Unfortunately, this approach does not work very well with the high volume of short running tasks, which is common for financial services. For example, when the duration of the computation is only one second, it is unacceptably wasteful to spend a few more seconds just to deploy a container to do the task. Moreover, some FSI workloads rely on computational context or state which can take time to be established at the first invocation of a container. Thus, sending tasks directly “as is” to ECS or EKS clusters does not always fit well into FSI workload characteristics.
Therefore, some FSI customers are looking into implementing their own pull-based mechanisms where a worker container persists between consecutive task computations; in other words, a worker container is created once and persists until there are no more tasks to compute. This requires implementing an additional layer to do the state management of each task.
Taking these concepts further, the blog Cloud-native,
high throughput grid computing using the HTC-Grid
solution

When you explore these alternative cloud-native approaches, especially in comparison to established schedulers, it’s important to consider all of the features required to run what can be a critical system. Metrics gathering, data management, and management tooling are only some of the typical requirements that must be addressed and should not be overlooked.
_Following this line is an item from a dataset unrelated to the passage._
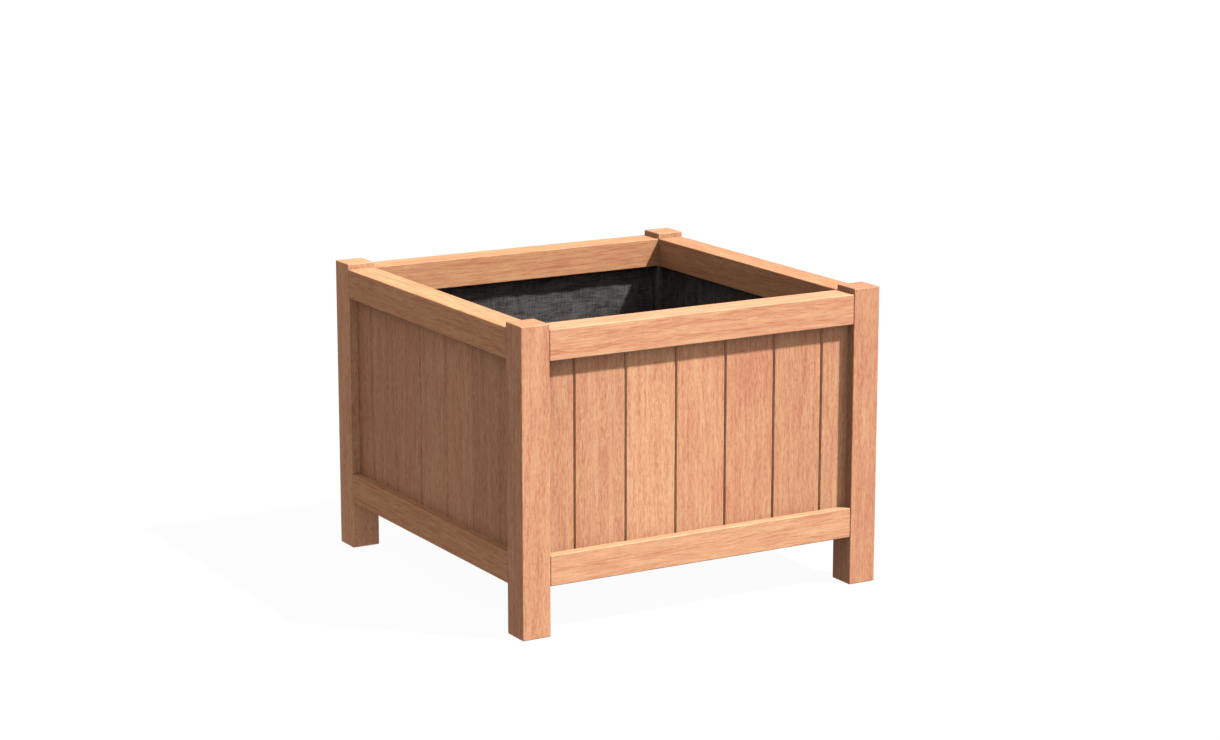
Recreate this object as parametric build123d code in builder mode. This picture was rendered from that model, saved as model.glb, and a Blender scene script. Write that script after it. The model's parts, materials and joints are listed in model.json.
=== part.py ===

A key benefit of running HPC workloads on AWS is the flexibility of the offerings that enable you to combine various solutions to meet very specific needs. An HPC architect can use Amazon EC2 Savings Plans for long-running, stateful hosts. You can use Amazon EC2 On-Demand Instances for long-running tasks, or to secure capacity at the start of a batch. Additionally, you can provision Amazon EC2 Spot Instances to try to deliver a batch more quickly and at lower cost. Some workloads can then be directed to alternative platforms, such as GPU enabled instances or Lambda functions. You can optimize the overall mix of these options on a regular basis to adapt to the changing needs of your business.